Confusion trap: DCA and lump sum answer a deployment question. They do not answer whether the asset should be owned, how much should be allocated, or whether the investor can tolerate the drawdown that may follow.

What This Comparison Does Not Decide

The DCA versus lump sum comparison is narrow. It clarifies how capital enters the market, not whether the investment is fundamentally attractive.

  • It does not choose the asset.
  • It does not prove valuation quality.
  • It does not determine portfolio suitability.
  • It does not forecast future returns.
  • It does not replace asset allocation, diversification, or liquidity planning.
  • It does not remove the need to understand risk before committing capital.

The more precise question is not simply which method is better. The better question is what kind of timing exposure, cash drag, and implementation risk each method creates under the investor’s broader plan.

FAQ

Is dollar cost averaging safer than lump sum investing?

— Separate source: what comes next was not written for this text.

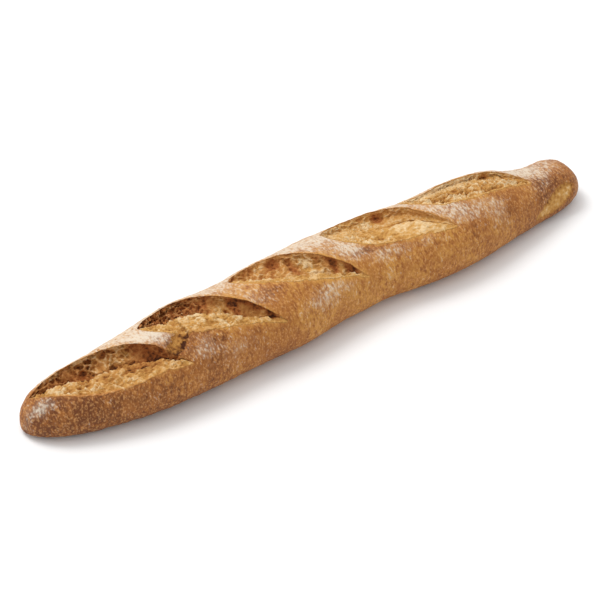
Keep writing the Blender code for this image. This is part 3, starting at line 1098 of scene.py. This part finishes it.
def flour_cover(n, place, wrinkles, flour):
    """A haze of flour broken into fine streaks round the loaf, and single flecks."""
    patches = n.noise(place, 0.012, 3.0, 0.6)
    flecks = n.noise(place, 0.0016, 1.0, 0.5, stretch=(1, 1.8, 1.8))
    amount = n.total(-2.24, (flecks, 1.8), (wrinkles, 1.35), (patches, 0.8), (flour, 0.98))
    haze = n.remap(n.total(-0.35, (patches, 0.7), (flour, 0.8)), 0.15, 0.90, 0.0, 0.30)
    return n.math("ADD", n.remap(amount, 0.12, 0.70, 0.0, 0.60), haze)


def torn_crumb(n, colours, mottle, pores, tone, roast):
    """Crumb from its darkest hollows through toast or ochre and russet or gold to cream ridges. The
    darkest is partly painted shade and the cream partly painted highlight, as the tone mask has them.
    """
    pale = n.total(-0.52, (tone, 1.0), (mottle, 0.85), (pores, 0.25))
    hollow = n.mix(roast, rgba(colours.ochre), rgba(colours.toast))
    inner = n.mix(n.remap(pale, 0.00, 0.24), rgba(colours.scorch_and_shade), hollow)
    middle = n.remap(pale, 0.24, 0.60)
    inner = n.mix(middle, inner, n.mix(roast, rgba(colours.gold), rgba(colours.russet)))
    return n.mix(n.remap(pale, 0.62, 1.00), inner, rgba(colours.cream))


def new_material(name):
    material = bpy.data.materials.new(name)
    material.use_nodes = True
    shader = material.node_tree.nodes["Principled BSDF"]
    shader.inputs["Specular IOR Level"].default_value = SHEEN
    return material, shader


def bread_material(colours):
    material, shader = new_material("bread")
    n = Nodes(material.node_tree)
    place = n.add("ShaderNodeTexCoord").outputs["Object"]
    crumb, roast, tone, flour = (n.mask(name) for name in MASKS)

    crust, wrinkles = baked_crust(n, colours, place, tone, roast)
    floured = flour_cover(n, place, wrinkles, flour)
    crust = n.mix(floured, crust, rgba(colours.flour))
    mottle, pores = n.noise(place, 0.0026, 3.0, 0.65), n.cells(place, 0.0026)
    inner = torn_crumb(n, colours, mottle, pores, tone, roast)
    crumb = n.remap(n.total(-0.6, (crumb, 1.0), (mottle, 1.2)), 0.42, 0.58)
    n.join(n.mix(crumb, crust, inner), shader.inputs["Base Color"])
    rough = n.remap(floured, 0.0, 0.8, 0.58, 0.88)
    n.join(n.math("MAXIMUM", rough, n.math("MULTIPLY", crumb, 0.88)), shader.inputs["Roughness"])

    fine = n.noise(place, 0.0017, 3.0, 0.65)
    torn = n.math("MULTIPLY", crumb, n.math("ADD", pores, mottle))
    height = n.total(0.0, (fine, 0.7), (wrinkles, 1.3), (torn, 0.9))
    bump = n.add("ShaderNodeBump")
    bump.inputs["Strength"].default_value = BUMP_STRENGTH
    bump.inputs["Distance"].default_value = BUMP_DISTANCE
    n.join(height, bump.inputs["Height"])
    n.join(bump.outputs["Normal"], shader.inputs["Normal"])
    return material


def plain_material(name, colour, roughness):
    material, shader = new_material(name)
    shader.inputs["Base Color"].default_value = rgba(colour)
    shader.inputs["Roughness"].default_value = roughness
    return material


# ==== operators ====


class BREAD_OT_loaf(Operator):
    """Bake the loaf with its torn slashes, crust, crumb and flour"""

    bl_idname = "bread.loaf"
    bl_label = "Loaf"

    def execute(self, context):
        loaf = bpy.data.objects.new("loaf", loaf_mesh(context.scene.bread_shape))
        loaf.data.materials.append(bread_material(context.scene.bread_colours))
        context.scene.collection.objects.link(loaf)
        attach(loaf, "root")
        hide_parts("baguette")
        return {"FINISHED"}


def aim_axes():
    """The camera's right, up and backward directions."""
    a, e = math.radians(AZIMUTH), math.radians(ELEVATION)
    back = Vector((math.sin(a) * math.cos(e), -math.cos(a) * math.cos(e), math.sin(e)))
    right = Vector((math.cos(a), math.sin(a), 0.0))
    return right, back.cross(right), back


def soft_surround(n, settings):
    """A pale dome that is brightest where the key light comes from."""
    direction = n.add("ShaderNodeTexCoord").outputs["Generated"]
    dot = n.add("ShaderNodeVectorMath", operation="DOT_PRODUCT")
    n.join(direction, dot.inputs[0])
    dot.inputs[1].default_value = Vector(KEY_FROM).normalized()
    lobe = n.math("POWER", n.math("MAXIMUM", dot.outputs["Value"], 0.0), 2.0)
    strength = n.math("ADD", n.math("MULTIPLY", lobe, settings.dome), settings.surround)
    n.join(strength, n.tree.nodes["Background"].inputs["Strength"])
    n.tree.nodes["Background"].inputs["Color"].default_value = (1, 1, 1, 1)


def look_at(thing, target):
    thing.rotation_mode = "QUATERNION"
    thing.rotation_quaternion = (Vector(target) - thing.location).to_track_quat("-Z", "Y")


def area_light(scene, name, place, target, size, power):
    data = bpy.data.lights.new(name, "AREA")
    data.shape = "RECTANGLE"
    data.size, data.size_y = size
    data.energy = power
    light = bpy.data.objects.new(name, data)
    light.location = place
    look_at(light, target)
    scene.collection.objects.link(light)


class BREAD_OT_stage(Operator):
    """Set the pale floor, the soft light and the camera"""

    bl_idname = "bread.stage"
    bl_label = "Stage"

    def execute(self, context):
        scene = context.scene
        settings = scene.bread_stage
        scene.view_settings.view_transform = "Standard"
        scene.view_settings.look = "None"

        mesh = bpy.data.meshes.new("floor")
        signs = ((-1, -1), (1, -1), (1, 1), (-1, 1))
        corners = [(FLOOR_REACH * a, FLOOR_REACH * b, FLOOR_LEVEL) for a, b in signs]
        mesh.from_pydata(corners, [], [(0, 1, 2, 3)])
        mesh.materials.append(plain_material("floor", settings.floor, 0.9))
        floor = bpy.data.objects.new("floor", mesh)
        scene.collection.objects.link(floor)

        world = bpy.data.worlds.new("surround")
        world.use_nodes = True
        soft_surround(Nodes(world.node_tree), settings)
        scene.world = world
        place = Vector(KEY_FROM).normalized() * KEY_DISTANCE
        area_light(scene, "key", place, AIM, KEY_SIZE, settings.key)

        right, up, back = aim_axes()
        data = bpy.data.cameras.new("camera")
        data.lens = LENS
        data.sensor_width = SENSOR_WIDTH
        camera = bpy.data.objects.new("camera", data)
        camera.location = Vector(AIM) + back * DISTANCE
        look_at(camera, Vector(AIM) + right * AIM_RIGHT + up * AIM_UP)
        scene.collection.objects.link(camera)
        scene.camera = camera
        return {"FINISHED"}


class BREAD_PT_panel(Panel):
    """Lists the steps that make the baguette"""

    bl_label = "Rustic Baguette"
    bl_idname = "BREAD_PT_panel"
    bl_space_type = "VIEW_3D"
    bl_region_type = "UI"
    bl_category = "Bread"

    def draw(self, context):
        scene = context.scene
        for group in (scene.bread_shape, scene.bread_colours, scene.bread_stage):
            box = self.layout.box()
            for name in group.__annotations__:
                box.prop(group, name)
        for step in STEPS:
            self.layout.operator(step.bl_idname)


STEPS = (BREAD_OT_loaf, BREAD_OT_stage)
CLASSES = (BreadShape, BreadColours, StageSettings, *STEPS, BREAD_PT_panel)


def register():
    for cls in CLASSES:
        bpy.utils.register_class(cls)
    bpy.types.Scene.bread_shape = PointerProperty(type=BreadShape)
    bpy.types.Scene.bread_colours = PointerProperty(type=BreadColours)
    bpy.types.Scene.bread_stage = PointerProperty(type=StageSettings)


def unregister():
    del bpy.types.Scene.bread_stage
    del bpy.types.Scene.bread_colours
    del bpy.types.Scene.bread_shape
    for cls in reversed(CLASSES):
        bpy.utils.unregister_class(cls)


def main():
    register()
    bpy.ops.bread.loaf()
    bpy.ops.bread.stage()


if __name__ == "__main__":
    main()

Dollar cost averaging can reduce dependence on one purchase date, but it does not remove market risk or guarantee a better result.

Why can lump sum investing look stronger during rising markets?

Lump sum investing has more capital exposed earlier, so a rising market gives the full amount more time to participate. That does not guarantee a better result in every period.

Does dollar cost averaging avoid cash drag?

No. Dollar cost averaging can create cash drag because part of the available money remains uninvested until later scheduled purchases.

Does the DCA vs lump sum decision prove whether an investment is good?

No. The deployment method does not prove asset quality, valuation, suitability, or future return potential.